Hal yang menarik dari Museum Bank Indonesia yakni cerita di balik proses konstruksinya. Selain itu, material untuk membangun gedung ini ternyata sangat langka.

Melansir dari laman Bank Indonesia, museum ini menempati bekas De Javasche Bank (DJB) sejak 1828. Sebelumnya, bangunan tersebut merupakan Binnenhospital, sebuah rumah sakit pertama di Batavia dibangun tahun 1643. Rumah sakit ini bertahan lebih dari 160 tahun kemudian, ketika akhirnya ditutup pada 1808.

Setelah berkali-kali berpindah tangan, bekas bangunan Binnenhospital itu akhirnya disewa oleh DJB pada 1828. Dua tahun berselang (5 Mei 1930), gedung tersebut dibeli DJB seharga f45.000.
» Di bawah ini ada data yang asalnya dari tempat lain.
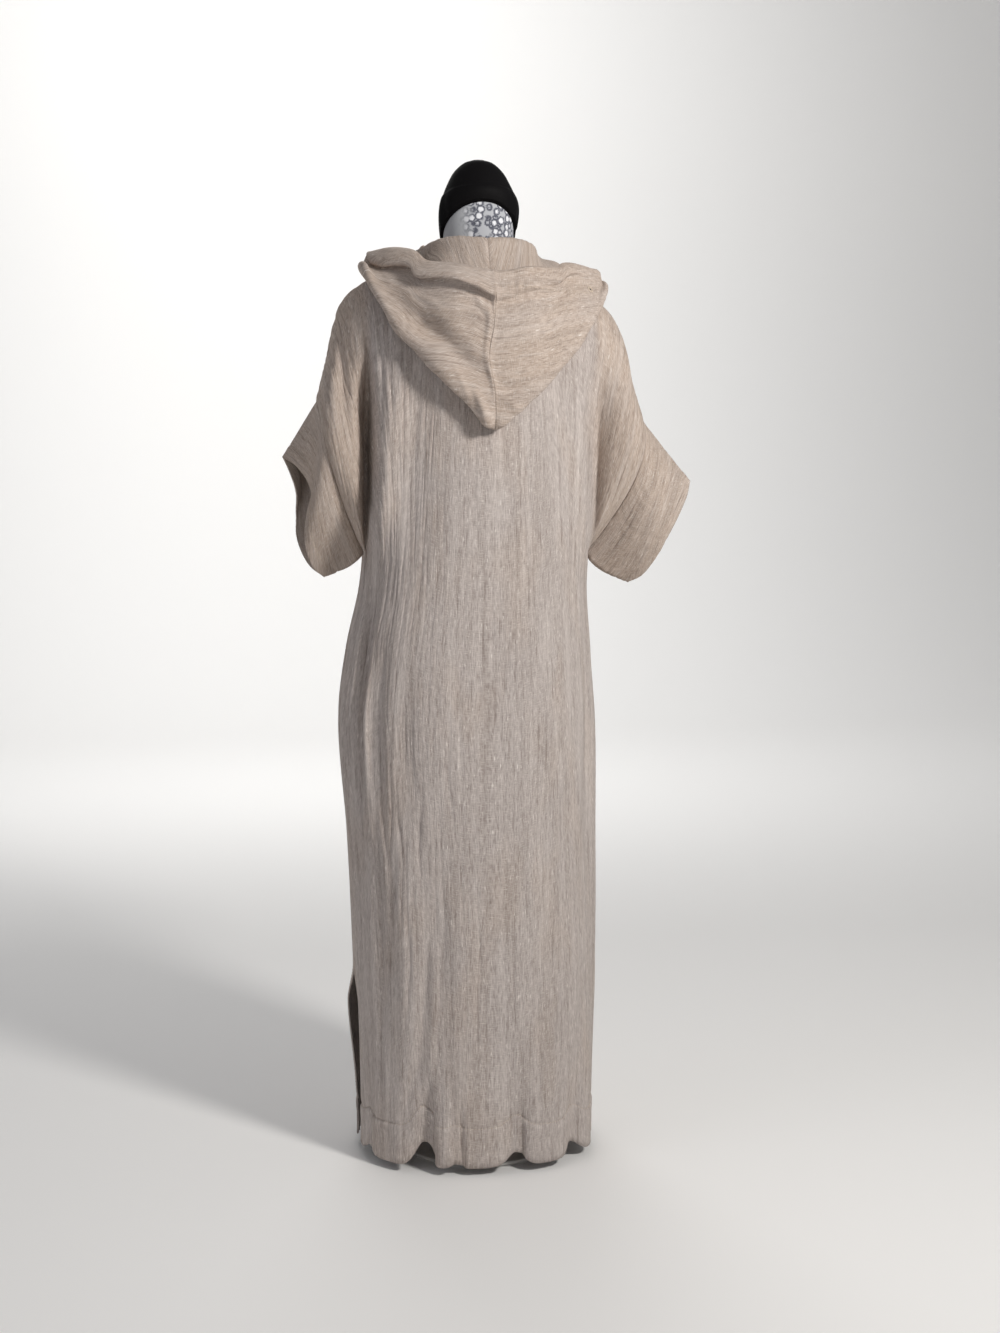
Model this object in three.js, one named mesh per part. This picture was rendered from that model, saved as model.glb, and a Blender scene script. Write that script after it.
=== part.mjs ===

Sebagai bank swasta pertama di Hindia Belanda, kegiatan DJB kala itu memang belum sepenuhnya berjalan karena personalia dan kantor kerja belum disiapkan.

Sebelum berkantor di gedung bekas Binnenhospital, pemerintah Hindia Belanda sempat menawarkan sebuah rumah peristirahatan di Molenvliet (sekarang Jalan Gajah Mada) milik Reinier de Klerk.

Akan tetapi, pihak DJB menolak. Alasannya, lokasinya terlalu jauh dari hiruk pikuk kota dagang Batavia.

Setelah 80 tahun menempati gedung kuno bekas Binnenhospital, DJB merasa perlu memiliki gedung baru untuk mengantisipasi perkembangan usaha yang kian pesat.

Gedung lama yang ditempati sejak 1828 dan berbentuk dasar “U” tersebut kemudian diganti dengan gedung baru yang pembangunannya dilakukan secara bertahap.

Tahap pertama (1910), pembagunan mencakup gedung di samping yang lama dan menghadap di sepanjang “Binnen Nieuwpoortstraat” (Jalan Pintu Besar Utara).

Tahap berikutnya (1922), keseluruhan bangunan lama yang ada di sisi utara, barat, dan selatan diganti dengan bentuk menyesuaikan bangunan yang dibuat tahun 1910.

Pada tahap terakhir (1933), terdapat beberapa tambahan baru seperti kluis (ruang khazanah), ruang effecten baru, tampilan depan yang lebih sederhana, dan unit baru yang megah ditempatkan di tengah-tengah. Perombakan ini melibatkan pemborong dari Hollandsch Beton Maatschappij.

Dalam proses pembangunannya, saat itu telah digunakan teknologi modern yang masih langka di Hindia Belanda. Teknologi tersebut antara lain penggunaan mesin pancang untuk memasang sekitar 300 tiang pancang beton sebagai pondasi.

Bangunan juga memakai bahan-bahan berkualitas tinggi yang pada masa itu belum pernah digunakan di Hindia Belanda. Beberapa bahan bangunan bahkan didatangkan dari Belanda, seperti batu granit, keramik lantai dan dinding, kaca patri, Delft, serta penutup atap.

Hulswit dan Cuypers sebagai arsitek kepercayaan DJB bahkan menghadirkan 314 kaca patri yang semuanya digarap oleh seniman kaca patri tersohor, Jan Schoten di studio Prinsenhof.

Kaca patri ini dibuat dengan cara dilukis dan diberi warna lalu dibakar dalam temperatur 1,100 derajat celcius sehingga menghasilkan warna yang sangat baik kualitasnya.